• _Aim_: Set down the material below in full, matching it exactly.

--------

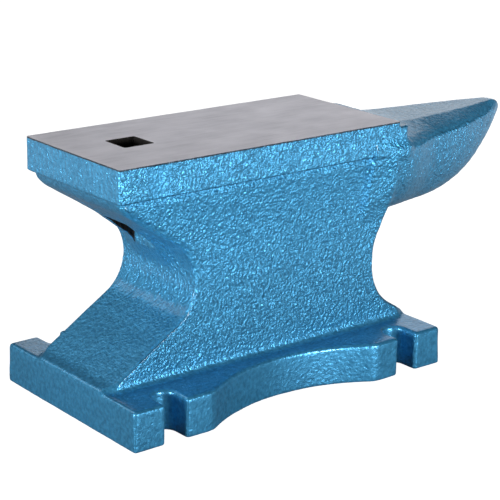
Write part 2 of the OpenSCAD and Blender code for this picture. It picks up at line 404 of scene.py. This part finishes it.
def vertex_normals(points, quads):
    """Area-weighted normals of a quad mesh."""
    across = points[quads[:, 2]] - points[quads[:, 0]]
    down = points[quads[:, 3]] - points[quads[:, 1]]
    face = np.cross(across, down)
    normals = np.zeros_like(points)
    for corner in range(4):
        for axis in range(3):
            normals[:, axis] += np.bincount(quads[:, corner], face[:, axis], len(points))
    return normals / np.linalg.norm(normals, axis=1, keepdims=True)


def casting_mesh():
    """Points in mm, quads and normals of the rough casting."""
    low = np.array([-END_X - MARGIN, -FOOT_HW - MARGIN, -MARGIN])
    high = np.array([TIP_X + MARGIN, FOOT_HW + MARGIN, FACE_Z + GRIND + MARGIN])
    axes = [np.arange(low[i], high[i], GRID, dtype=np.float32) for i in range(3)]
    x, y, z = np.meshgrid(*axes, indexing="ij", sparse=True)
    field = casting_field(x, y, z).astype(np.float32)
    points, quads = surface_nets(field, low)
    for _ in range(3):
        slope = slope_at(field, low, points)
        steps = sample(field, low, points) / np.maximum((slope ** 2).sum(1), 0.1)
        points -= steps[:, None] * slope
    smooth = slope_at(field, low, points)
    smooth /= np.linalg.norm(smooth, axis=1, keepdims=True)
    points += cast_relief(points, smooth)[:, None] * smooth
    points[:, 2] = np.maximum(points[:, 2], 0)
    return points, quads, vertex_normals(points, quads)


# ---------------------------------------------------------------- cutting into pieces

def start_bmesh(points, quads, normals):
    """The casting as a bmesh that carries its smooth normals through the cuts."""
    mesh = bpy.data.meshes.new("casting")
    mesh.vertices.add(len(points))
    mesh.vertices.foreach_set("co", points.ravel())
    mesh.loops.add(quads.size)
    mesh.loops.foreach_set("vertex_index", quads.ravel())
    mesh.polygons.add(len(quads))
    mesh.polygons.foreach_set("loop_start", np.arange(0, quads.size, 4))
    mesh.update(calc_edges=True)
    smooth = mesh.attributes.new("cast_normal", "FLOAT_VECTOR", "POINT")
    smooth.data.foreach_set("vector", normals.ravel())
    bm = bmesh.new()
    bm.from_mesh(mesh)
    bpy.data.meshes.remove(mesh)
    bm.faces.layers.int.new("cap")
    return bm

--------

• _Answer to this exercise_:
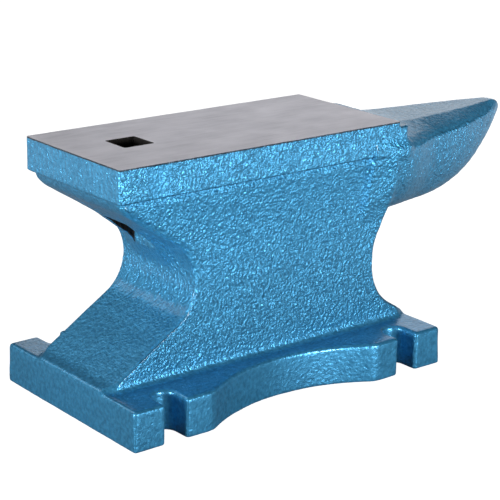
Write part 2 of the OpenSCAD and Blender code for this picture. It picks up at line 404 of scene.py. This part finishes it.
def vertex_normals(points, quads):
    """Area-weighted normals of a quad mesh."""
    across = points[quads[:, 2]] - points[quads[:, 0]]
    down = points[quads[:, 3]] - points[quads[:, 1]]
    face = np.cross(across, down)
    normals = np.zeros_like(points)
    for corner in range(4):
        for axis in range(3):
            normals[:, axis] += np.bincount(quads[:, corner], face[:, axis], len(points))
    return normals / np.linalg.norm(normals, axis=1, keepdims=True)


def casting_mesh():
    """Points in mm, quads and normals of the rough casting."""
    low = np.array([-END_X - MARGIN, -FOOT_HW - MARGIN, -MARGIN])
    high = np.array([TIP_X + MARGIN, FOOT_HW + MARGIN, FACE_Z + GRIND + MARGIN])
    axes = [np.arange(low[i], high[i], GRID, dtype=np.float32) for i in range(3)]
    x, y, z = np.meshgrid(*axes, indexing="ij", sparse=True)
    field = casting_field(x, y, z).astype(np.float32)
    points, quads = surface_nets(field, low)
    for _ in range(3):
        slope = slope_at(field, low, points)
        steps = sample(field, low, points) / np.maximum((slope ** 2).sum(1), 0.1)
        points -= steps[:, None] * slope
    smooth = slope_at(field, low, points)
    smooth /= np.linalg.norm(smooth, axis=1, keepdims=True)
    points += cast_relief(points, smooth)[:, None] * smooth
    points[:, 2] = np.maximum(points[:, 2], 0)
    return points, quads, vertex_normals(points, quads)


# ---------------------------------------------------------------- cutting into pieces

def start_bmesh(points, quads, normals):
    """The casting as a bmesh that carries its smooth normals through the cuts."""
    mesh = bpy.data.meshes.new("casting")
    mesh.vertices.add(len(points))
    mesh.vertices.foreach_set("co", points.ravel())
    mesh.loops.add(quads.size)
    mesh.loops.foreach_set("vertex_index", quads.ravel())
    mesh.polygons.add(len(quads))
    mesh.polygons.foreach_set("loop_start", np.arange(0, quads.size, 4))
    mesh.update(calc_edges=True)
    smooth = mesh.attributes.new("cast_normal", "FLOAT_VECTOR", "POINT")
    smooth.data.foreach_set("vector", normals.ravel())
    bm = bmesh.new()
    bm.from_mesh(mesh)
    bpy.data.meshes.remove(mesh)
    bm.faces.layers.int.new("cap")
    return bm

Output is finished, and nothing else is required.